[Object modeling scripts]
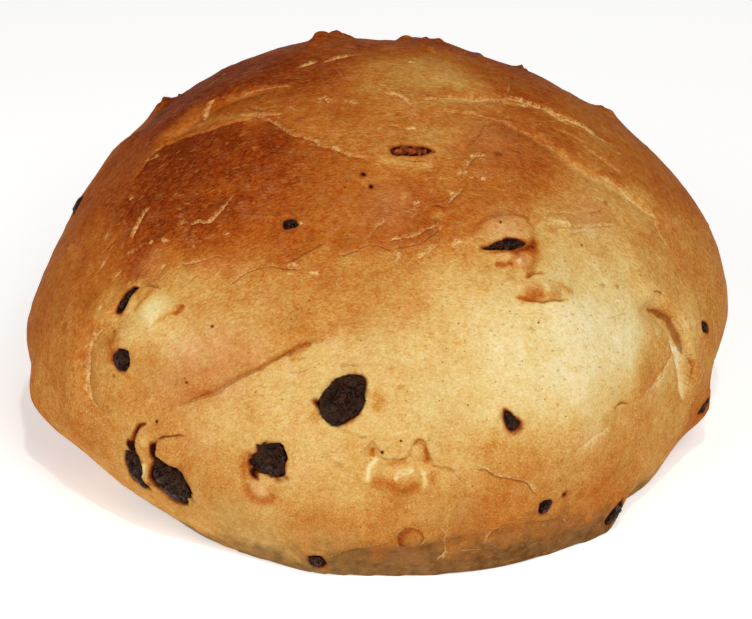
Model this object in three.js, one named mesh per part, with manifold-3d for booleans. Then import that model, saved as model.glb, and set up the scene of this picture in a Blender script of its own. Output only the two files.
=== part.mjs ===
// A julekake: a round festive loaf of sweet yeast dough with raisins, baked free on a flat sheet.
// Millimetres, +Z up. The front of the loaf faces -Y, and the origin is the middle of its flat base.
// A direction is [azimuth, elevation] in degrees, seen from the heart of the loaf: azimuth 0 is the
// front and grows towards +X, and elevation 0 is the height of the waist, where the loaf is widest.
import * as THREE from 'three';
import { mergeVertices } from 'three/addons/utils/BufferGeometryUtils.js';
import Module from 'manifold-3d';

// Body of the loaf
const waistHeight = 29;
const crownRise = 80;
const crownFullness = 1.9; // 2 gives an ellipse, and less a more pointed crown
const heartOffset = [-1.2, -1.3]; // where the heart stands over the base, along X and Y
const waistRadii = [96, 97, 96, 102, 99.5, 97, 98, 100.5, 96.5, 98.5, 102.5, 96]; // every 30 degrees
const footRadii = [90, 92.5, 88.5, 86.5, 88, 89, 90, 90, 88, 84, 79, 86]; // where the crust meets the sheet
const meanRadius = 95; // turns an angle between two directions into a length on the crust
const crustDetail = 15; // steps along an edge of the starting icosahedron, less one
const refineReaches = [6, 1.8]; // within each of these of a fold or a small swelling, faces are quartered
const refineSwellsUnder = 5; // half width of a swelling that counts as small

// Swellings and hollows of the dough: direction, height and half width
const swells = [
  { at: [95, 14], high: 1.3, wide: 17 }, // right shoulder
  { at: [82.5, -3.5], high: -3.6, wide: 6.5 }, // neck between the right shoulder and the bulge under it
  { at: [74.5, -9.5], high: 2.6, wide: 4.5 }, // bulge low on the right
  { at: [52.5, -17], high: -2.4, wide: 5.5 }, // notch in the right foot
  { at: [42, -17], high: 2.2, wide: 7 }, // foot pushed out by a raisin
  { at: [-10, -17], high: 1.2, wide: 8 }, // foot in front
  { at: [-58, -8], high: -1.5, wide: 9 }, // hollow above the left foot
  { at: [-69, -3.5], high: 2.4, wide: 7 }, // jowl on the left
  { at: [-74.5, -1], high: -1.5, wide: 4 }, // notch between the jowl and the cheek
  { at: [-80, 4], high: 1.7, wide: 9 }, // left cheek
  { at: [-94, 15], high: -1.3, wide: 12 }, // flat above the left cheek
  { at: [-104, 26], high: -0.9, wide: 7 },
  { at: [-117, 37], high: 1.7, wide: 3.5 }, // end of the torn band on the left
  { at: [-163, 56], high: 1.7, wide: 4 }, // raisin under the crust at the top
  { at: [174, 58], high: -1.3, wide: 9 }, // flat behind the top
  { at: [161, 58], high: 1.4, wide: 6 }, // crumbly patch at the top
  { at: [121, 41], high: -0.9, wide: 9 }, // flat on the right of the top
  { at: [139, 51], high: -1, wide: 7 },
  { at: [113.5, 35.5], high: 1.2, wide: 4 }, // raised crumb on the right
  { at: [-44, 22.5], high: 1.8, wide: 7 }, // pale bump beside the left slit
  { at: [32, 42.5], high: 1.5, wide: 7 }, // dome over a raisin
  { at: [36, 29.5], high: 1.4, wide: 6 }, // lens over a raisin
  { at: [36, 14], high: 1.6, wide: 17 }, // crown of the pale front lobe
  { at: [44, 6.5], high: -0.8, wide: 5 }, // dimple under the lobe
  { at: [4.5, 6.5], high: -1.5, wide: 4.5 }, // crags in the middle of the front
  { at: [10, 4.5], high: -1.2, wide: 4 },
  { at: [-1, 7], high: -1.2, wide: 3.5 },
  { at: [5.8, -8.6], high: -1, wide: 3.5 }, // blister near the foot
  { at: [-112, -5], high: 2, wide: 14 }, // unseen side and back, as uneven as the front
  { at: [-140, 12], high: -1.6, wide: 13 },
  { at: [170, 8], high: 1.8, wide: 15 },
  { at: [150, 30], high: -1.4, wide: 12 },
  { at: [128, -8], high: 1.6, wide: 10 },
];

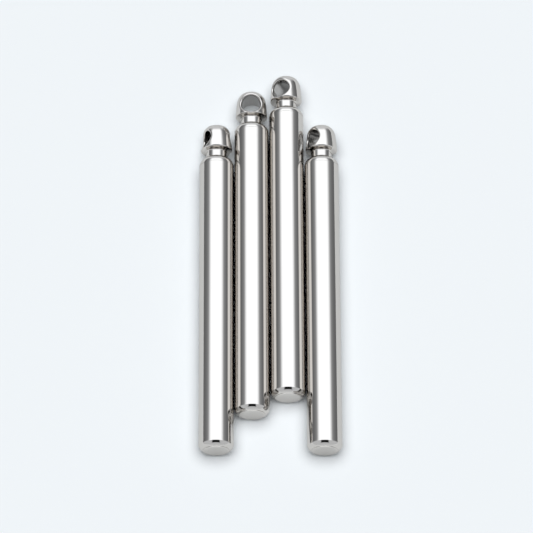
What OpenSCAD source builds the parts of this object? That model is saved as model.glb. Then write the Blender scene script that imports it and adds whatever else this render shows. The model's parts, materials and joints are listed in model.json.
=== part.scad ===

→ **WHAT IS NEEDED**
Set down every record above exactly as given.

→ **IN RESPONSE**
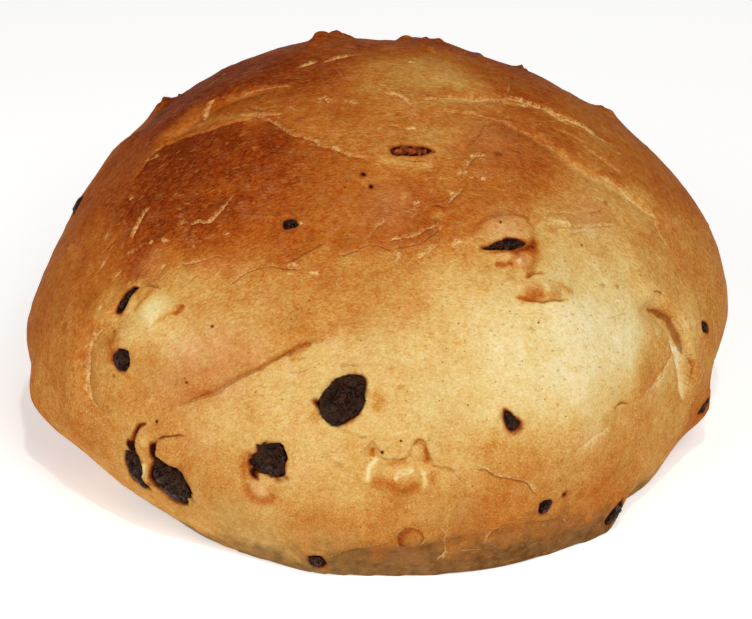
Model this object in three.js, one named mesh per part, with manifold-3d for booleans. Then import that model, saved as model.glb, and set up the scene of this picture in a Blender script of its own. Output only the two files.
=== part.mjs ===
// A julekake: a round festive loaf of sweet yeast dough with raisins, baked free on a flat sheet.
// Millimetres, +Z up. The front of the loaf faces -Y, and the origin is the middle of its flat base.
// A direction is [azimuth, elevation] in degrees, seen from the heart of the loaf: azimuth 0 is the
// front and grows towards +X, and elevation 0 is the height of the waist, where the loaf is widest.
import * as THREE from 'three';
import { mergeVertices } from 'three/addons/utils/BufferGeometryUtils.js';
import Module from 'manifold-3d';

// Body of the loaf
const waistHeight = 29;
const crownRise = 80;
const crownFullness = 1.9; // 2 gives an ellipse, and less a more pointed crown
const heartOffset = [-1.2, -1.3]; // where the heart stands over the base, along X and Y
const waistRadii = [96, 97, 96, 102, 99.5, 97, 98, 100.5, 96.5, 98.5, 102.5, 96]; // every 30 degrees
const footRadii = [90, 92.5, 88.5, 86.5, 88, 89, 90, 90, 88, 84, 79, 86]; // where the crust meets the sheet
const meanRadius = 95; // turns an angle between two directions into a length on the crust
const crustDetail = 15; // steps along an edge of the starting icosahedron, less one
const refineReaches = [6, 1.8]; // within each of these of a fold or a small swelling, faces are quartered
const refineSwellsUnder = 5; // half width of a swelling that counts as small

// Swellings and hollows of the dough: direction, height and half width
const swells = [
  { at: [95, 14], high: 1.3, wide: 17 }, // right shoulder
  { at: [82.5, -3.5], high: -3.6, wide: 6.5 }, // neck between the right shoulder and the bulge under it
  { at: [74.5, -9.5], high: 2.6, wide: 4.5 }, // bulge low on the right
  { at: [52.5, -17], high: -2.4, wide: 5.5 }, // notch in the right foot
  { at: [42, -17], high: 2.2, wide: 7 }, // foot pushed out by a raisin
  { at: [-10, -17], high: 1.2, wide: 8 }, // foot in front
  { at: [-58, -8], high: -1.5, wide: 9 }, // hollow above the left foot
  { at: [-69, -3.5], high: 2.4, wide: 7 }, // jowl on the left
  { at: [-74.5, -1], high: -1.5, wide: 4 }, // notch between the jowl and the cheek
  { at: [-80, 4], high: 1.7, wide: 9 }, // left cheek
  { at: [-94, 15], high: -1.3, wide: 12 }, // flat above the left cheek
  { at: [-104, 26], high: -0.9, wide: 7 },
  { at: [-117, 37], high: 1.7, wide: 3.5 }, // end of the torn band on the left
  { at: [-163, 56], high: 1.7, wide: 4 }, // raisin under the crust at the top
  { at: [174, 58], high: -1.3, wide: 9 }, // flat behind the top
  { at: [161, 58], high: 1.4, wide: 6 }, // crumbly patch at the top
  { at: [121, 41], high: -0.9, wide: 9 }, // flat on the right of the top
  { at: [139, 51], high: -1, wide: 7 },
  { at: [113.5, 35.5], high: 1.2, wide: 4 }, // raised crumb on the right
  { at: [-44, 22.5], high: 1.8, wide: 7 }, // pale bump beside the left slit
  { at: [32, 42.5], high: 1.5, wide: 7 }, // dome over a raisin
  { at: [36, 29.5], high: 1.4, wide: 6 }, // lens over a raisin
  { at: [36, 14], high: 1.6, wide: 17 }, // crown of the pale front lobe
  { at: [44, 6.5], high: -0.8, wide: 5 }, // dimple under the lobe
  { at: [4.5, 6.5], high: -1.5, wide: 4.5 }, // crags in the middle of the front
  { at: [10, 4.5], high: -1.2, wide: 4 },
  { at: [-1, 7], high: -1.2, wide: 3.5 },
  { at: [5.8, -8.6], high: -1, wide: 3.5 }, // blister near the foot
  { at: [-112, -5], high: 2, wide: 14 }, // unseen side and back, as uneven as the front
  { at: [-140, 12], high: -1.6, wide: 13 },
  { at: [170, 8], high: 1.8, wide: 15 },
  { at: [150, 30], high: -1.4, wide: 12 },
  { at: [128, -8], high: 1.6, wide: 10 },
];

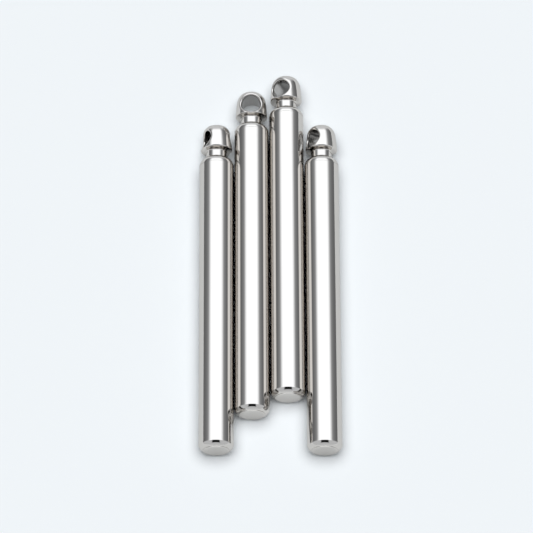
What OpenSCAD source builds the parts of this object? That model is saved as model.glb. Then write the Blender scene script that imports it and adds whatever else this render shows. The model's parts, materials and joints are listed in model.json.
=== part.scad ===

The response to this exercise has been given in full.